Obecnie stosuje się jeszcze DDT w Afryce Równikowej do walki z malarią. Jego opary przedostają się do górnych warstw atmosfery, przemieszczają się nad półkulę północną i spadają w postaci deszczu i śniegu na kraje Europy Północnej aż do koła podbiegunowego.
"Dlatego najbardziej obecnie narażoną na szkodliwy wpływ DDT grupą są Eskimosi. Żywią się oni przeważnie mięsem i rybami, pobierają więc DDT nie tylko bezpośrednio z wody, ale również za pośrednictwem pokarmu" - mówił dyrektor Państwowego Zakładu Higieny, prof. Jan K. Ludwicki.
Obecnie obowiązujące przepisy prawne nie zapewniają ludziom ani przyrodzie należytej ochrony przed niebezpiecznymi chemikaliami.

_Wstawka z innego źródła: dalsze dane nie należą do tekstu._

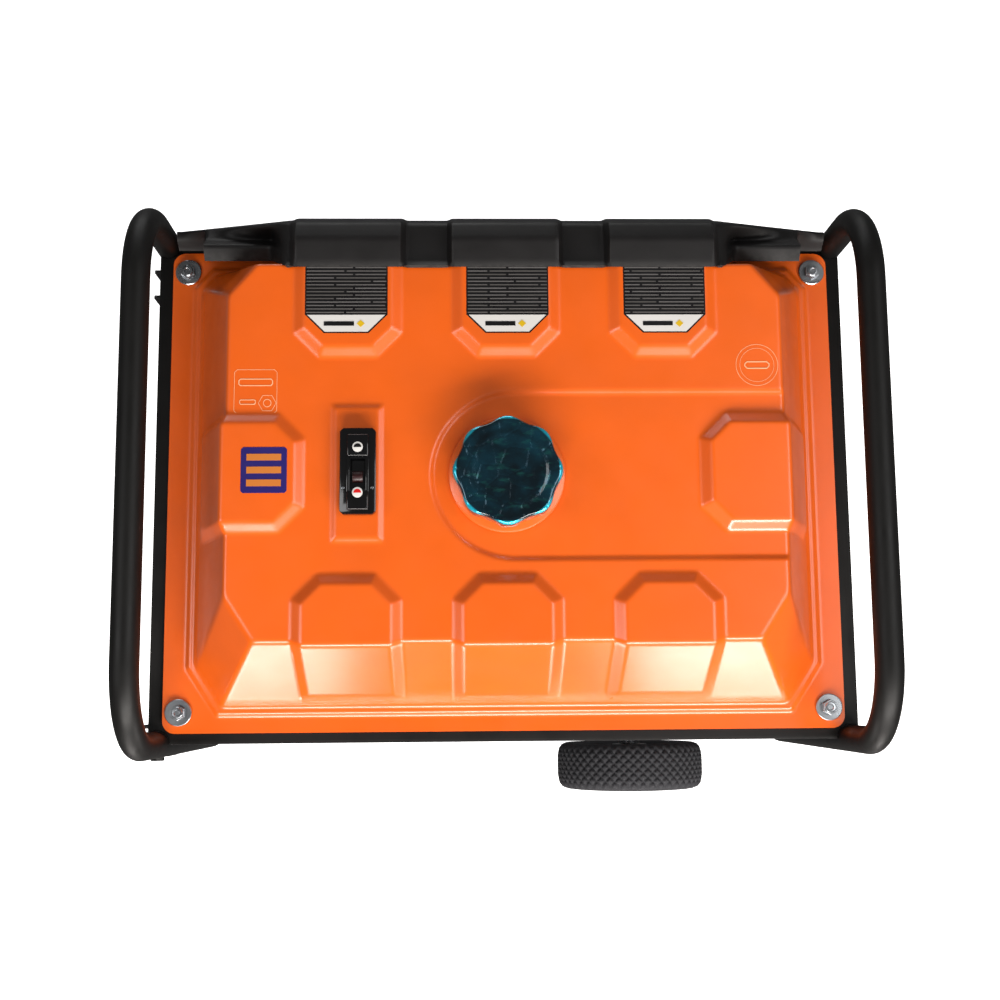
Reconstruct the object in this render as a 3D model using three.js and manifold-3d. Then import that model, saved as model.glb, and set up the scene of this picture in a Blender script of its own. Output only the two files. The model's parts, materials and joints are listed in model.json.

Zgodnie z aktualnym prawem, wszystkie te związki, które zostały wprowadzone na rynek przed rokiem 1981 (większość obecnie stosowanych), nie muszą przechodzić badań toksykologicznych i ekotoksykologicznych.
WWF i inne organizacje pozarządowe wzywają Unię Europejską do przyjęcia takiej wersji przepisów, która zagwarantuje weryfikację toksyczności substancji wykorzystywanych w przemyśle oraz zapobiegnie wykorzystywaniu najbardziej szkodliwych związków.
W lutym 2004 Komisja Europejska opublikowała Strategię Przyszłej Polityki Chemicznej, w której zaproponowała nowy system regulacyjny dla rejestracji, oceny i autoryzacji związków chemicznych. Projekt o nazwie REACH regulowałby wykorzystanie przez przemysł związków chemicznych.
Skrót REACH pochodzi od angielskich słów Registration, Evaluation i Authorisation of Chemicals (rejestracja, ocena i autoryzacja chemikaliów).